Business Week on PGP subpoenas

S. Boxx an12070 at anon.penet.fi
Thu Sep 30 03:46:37 PDT 1993



BusinessWeek, October 4, 1993

p. 43, Washington Outlook


SPY VS. COMPUTER NERD: THE FIGHT OVER DATA SECURITY

Philip Zimmermann wanted to strike a blow for freedom.  To help
computer users keep data safe from snoopers, the Boulder (Colo.)
software consultant and self-described "privacy activist" wrote
a program making it easy to encode messages with an all-but-unbreakable
cipher.  And he offered it free through the network known as the
Internet.

Now, Zimmermann's gift to cyberspace has exposed an enormous gap in
the Administration's vision of a high-tech future.  The White House
is promoting a data superhighway as a key to a competitive future.
But the National Security Agency is trying to restrict the use of
high-quality encryption, which experts believe business will need
to take full advantage of the "information infrastructure."

The focus of the fight is a program Zimmermann calls "pretty good
privacy" (PGP).  On Sept. 9, two software companies in Texas and
Arizona that have been involved in publishing PGP received federal
grand-jury subpoenas requesting documents and information about
the program.

CRACKDOWN.  Although the government won't discuss the investigation,
the computer world has a pretty good idea what's going on.  Because
sophisticated encryption allows friends and foes alike to protect
communications, the software is subject to the same export controls
as munitions.  But PGP has popped up all over the world.  The probe,
says Zimmermann's lawyer, Philip Dubois, is aimed at "finding out how
it occurred and whether an offence was committed."

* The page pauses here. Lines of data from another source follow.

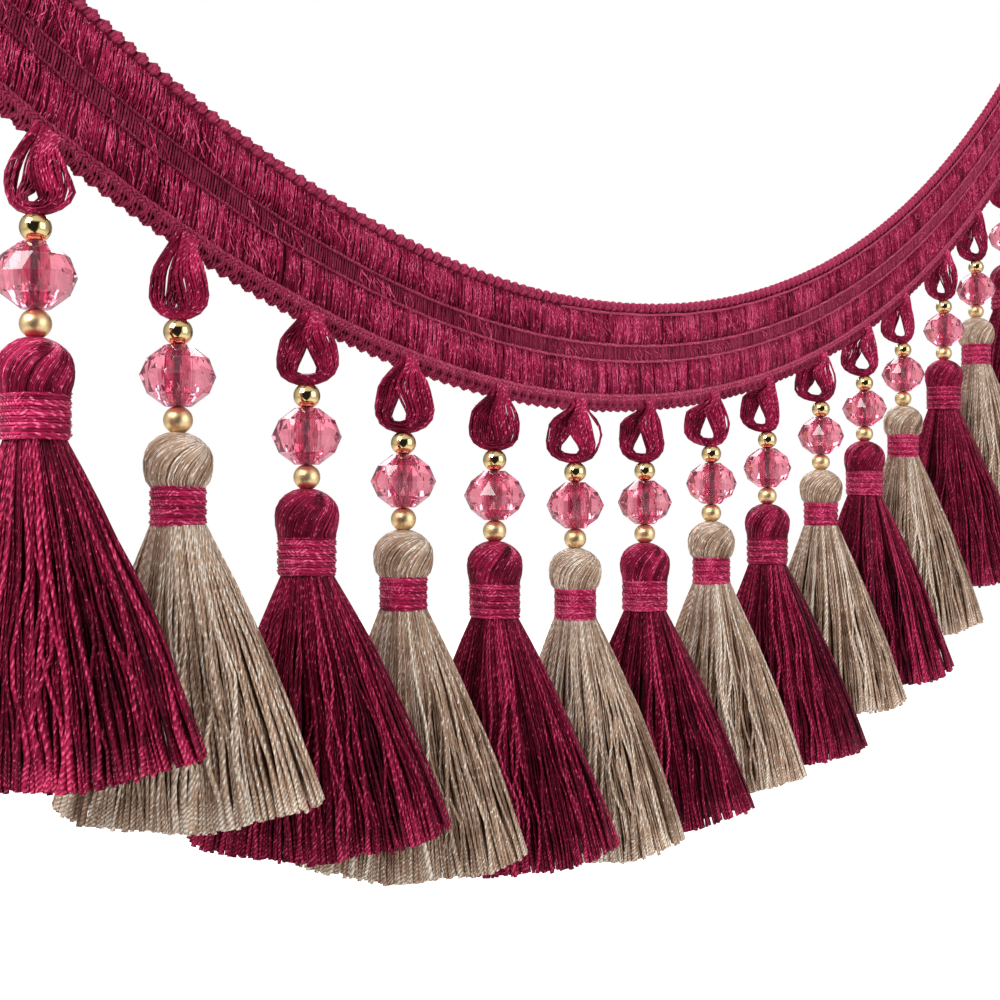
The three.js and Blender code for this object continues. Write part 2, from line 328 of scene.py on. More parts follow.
def spin(name, batches, material, sides=4, unevenness=0.25, wander=0.0, wanderScale=120.0, seed=1):
    # a batch is the points of its strands, station by station, their thickness and their shade
    stops, widths, shades, edges, base = [], [], [], [], 0
    for points, thick, shade in batches:
        size = points.shape[:2]
        ids = base + np.arange(size[0] * size[1]).reshape(size)
        base += ids.size
        stops.append(points.reshape(-1, 3))
        widths.append(np.broadcast_to(thick, size).ravel() * millimetre / 2)
        shades.append(np.broadcast_to(np.asarray(shade, float).reshape(size[0], -1), size).ravel())
        edges.append(np.stack([ids[:, :-1].ravel(), ids[:, 1:].ravel()], axis=1))
    values = {"thick": np.concatenate(widths), "shade": np.concatenate(shades)}
    paths = barePaths(name, np.concatenate(stops), np.concatenate(edges), values)
    return runTree(paths, spunYarn, {"Sides": sides, "Unevenness": unevenness, "Wander": wander * millimetre,
                                     "Wander Scale": wanderScale, "Seed": seed, "Yarn": material})


def knobTree():
    # sets small knobs along a path, turned with it, each a little different
    tree, given = newTree("knobRow", [
        ("Knob", "Object", None), ("Size", "Float", 1.0), ("Size Spread", "Float", 0.1),
        ("Tilt Spread", "Float", 0.3), ("Seed", "Int", 3), ("Yarn", "Material", None)])
    knob = addNode(tree, "GeometryNodeObjectInfo", {"Object": given["Knob"], "As Instance": True})
    low = mathNode(tree, "SUBTRACT", given["Size"], given["Size Spread"])
    high = mathNode(tree, "ADD", given["Size"], given["Size Spread"])
    size = addNode(tree, "FunctionNodeRandomValue", {2: low, 3: high, "Seed": given["Seed"]})
    less = mathNode(tree, "MULTIPLY", given["Tilt Spread"], -1.0)
    sway = addNode(tree, "FunctionNodeRandomValue", {2: less, 3: given["Tilt Spread"], "Seed": given["Seed"]})
    lean = mathNode(tree, "ADD", attributeNode(tree, "tilt"), sway.outputs[1])
    turn = addNode(tree, "ShaderNodeCombineXYZ", {"Y": lean})
    rows = addNode(tree, "GeometryNodeInstanceOnPoints", {
        "Points": given["Geometry"], "Instance": knob.outputs["Geometry"], "Rotation": turn,
        "Scale": size.outputs[1]})
    return finishTree(tree, given, rows)


# Materials
def colour(red, green, blue):
    # from the everyday 0 to 255 scale to linear light
    linear = [v / 255 / 12.92 if v <= 10 else ((v / 255 + 0.055) / 1.055) ** 2.4 for v in (red, green, blue)]
    return (*linear, 1.0)


def plainMaterial(name):
    material = bpy.data.materials.new(name)
    material.use_nodes = True
    return material, material.node_tree, material.node_tree.nodes["Principled BSDF"]


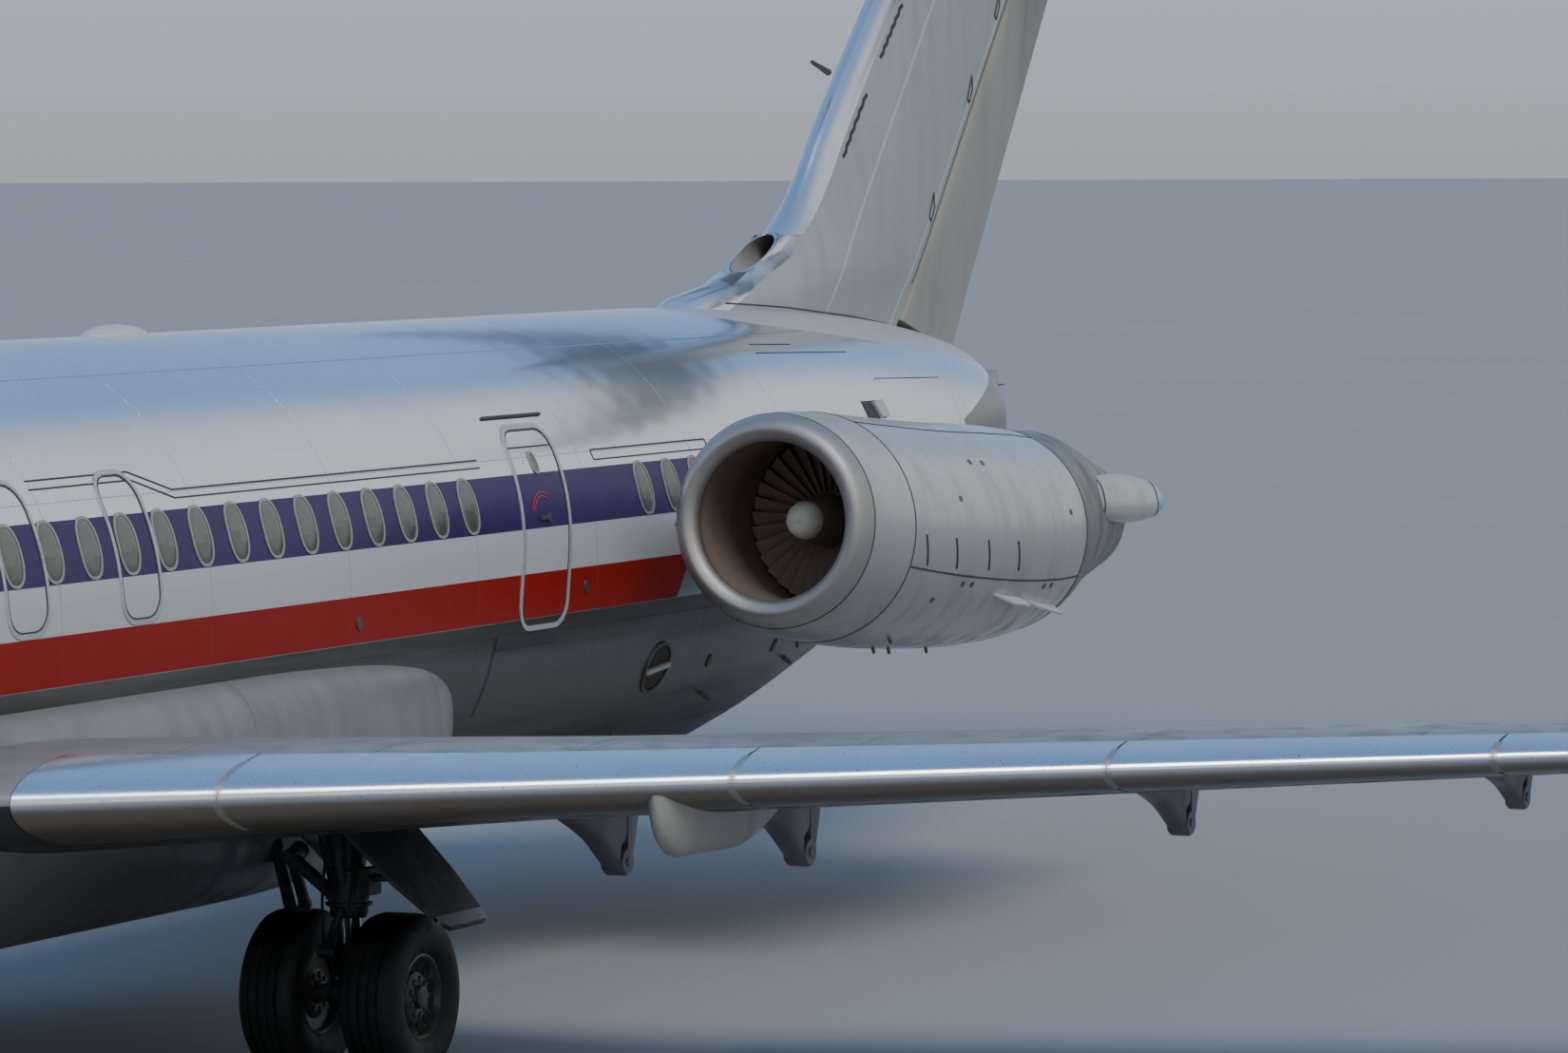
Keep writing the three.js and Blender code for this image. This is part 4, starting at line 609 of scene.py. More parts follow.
def hull_skin():
    """The section grid along the fuselage. In an opening the quads lie on a sunk copy, joined by walls."""
    marks = [edge for row in OPENINGS for edge in row[:2]]
    s = np.concatenate([np.linspace(0, 1.45, 26), np.arange(1.5, 6.5, 0.11), np.arange(6.5, 31.3, 0.62),
                        np.arange(31.35, 41.8, 0.16), marks, [41.87]])
    s = np.unique(np.round(s, 4))[:, None]
    line, star = hull_lines()
    low = bent(line[None, :], s)
    angle = np.radians(np.where(star, 180 - low, low))
    outer, inner, inner_shallow = (hull_point(s, angle, -sink) for sink in (0.0, SINK, CARGO_SINK))
    m, n = angle.shape
    mid_s = (s[1:] + s[:-1]) / 2
    mid_line = (line + np.roll(line, -1)) / 2
    sunk = np.zeros((m - 1, n), bool)
    for s0, s1, low0, high0, starboard_only, roof in OPENINGS:
        zone = (mid_s > s0) & (mid_s < s1) & (mid_line > low0) & (mid_line < high0)
        span = (s[:, 0] > s0 - 0.01) & (s[:, 0] < s1 + 0.01)
        if starboard_only:
            zone &= star | np.roll(star, -1)
            inner[span] = inner_shallow[span]
        if roof:
            inner[span, :, 2] = np.maximum(outer[span, :, 2], roof * MODEL)
        sunk |= zone
    points = np.concatenate([outer.reshape(-1, 3), inner.reshape(-1, 3)])
    under = m * n
    i, j = np.meshgrid(np.arange(m - 1), np.arange(n), indexing="ij")
    side = (j + 1) % n
    quads = np.stack([i * n + j, i * n + side, (i + 1) * n + side, (i + 1) * n + j], axis=-1)
    faces = (quads + (sunk * under)[..., None]).reshape(-1, 4).tolist()
    row, column = np.nonzero(sunk != np.roll(sunk, -1, axis=1))
    walls = [(a * n + (b + 1) % n, (a + 1) * n + (b + 1) % n) for a, b in zip(row, column)]
    row, column = np.nonzero(sunk[1:] != sunk[:-1])
    walls += [((a + 1) * n + b, (a + 1) * n + (b + 1) % n) for a, b in zip(row, column)]
    faces += [[one, two, two + under, one + under] for one, two in walls]
    faces.append([(m - 1) * n + c for c in range(n)])
    used = np.unique(np.concatenate([np.ravel(f) for f in faces]))
    table = np.full(len(points), -1)
    table[used] = np.arange(len(used))
    return points[used], [[int(table[v]) for v in f] for f in faces]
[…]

Oddly, the crackdown on software comes just as the Administration is
loosening export controls on computer hardware.  But the schizophrenia
may be more apparent than real.  "I don't think they've got the export
policy together enough to be split," says a key congressional staffer.
The underlying problem, explains Paul Freedenberg, a Washington attorney
and export-controls specialist, is that "Clinton is very cautious about
dabbling in national security.  This is an area that has essentially been
turned over to the spooks."

Meanwhile, there is growing concern in Congress about possible damange
to exports.  Quality encryption software "is available from foreign
manufacturers...and is easily transmitted using only a long-distance
telephone line and a modem," complained Representative Sam Gejdenson
(D-Conn.) and a high-powered bipartisan group of colleagues in a Sept.
20 letter to the President.  "Yet the U.S. continues to control this
computer software as a Munitions List item."  Says Douglas Miller of
the Software Publishers Assn.: "The U.S. government is succeeding only
in crippling an American industry's exporting ability."

While the goal of the NSA and other security agencies - keeping U.S.
messages secure while allowing Uncle Sam to read those of both
domestic and foreign bad guys - is laudable, technology may be rendering
it impossible.  "Law enforcers no longer have the inside track," says
Eben Moglen of Columbia University law school.

Experts agree that NSA officials are smart enough to see the writing
on the wall, encrypted or not.  But, says James Bitzos [sic], president
of RSA Data Security Inc. in Redwood City, Calif., the agency wants to
maintain as much control as possible for as long as possible.  Today,
intelligence agencies still have a shot at finding "needles in the
haystack," he says.  "If they lift export controls, they might as well
go home."

Still, the NSA can't stave off the inevitable for long.  Gejdenson hopes
to produce legislation by early next year to revamp government policy
on high-tech exports.  The result will probably include looser
restrictions on encryption software - and a victory for Phil Zimmermann
in his battle to keep snoops out of his cyberspace.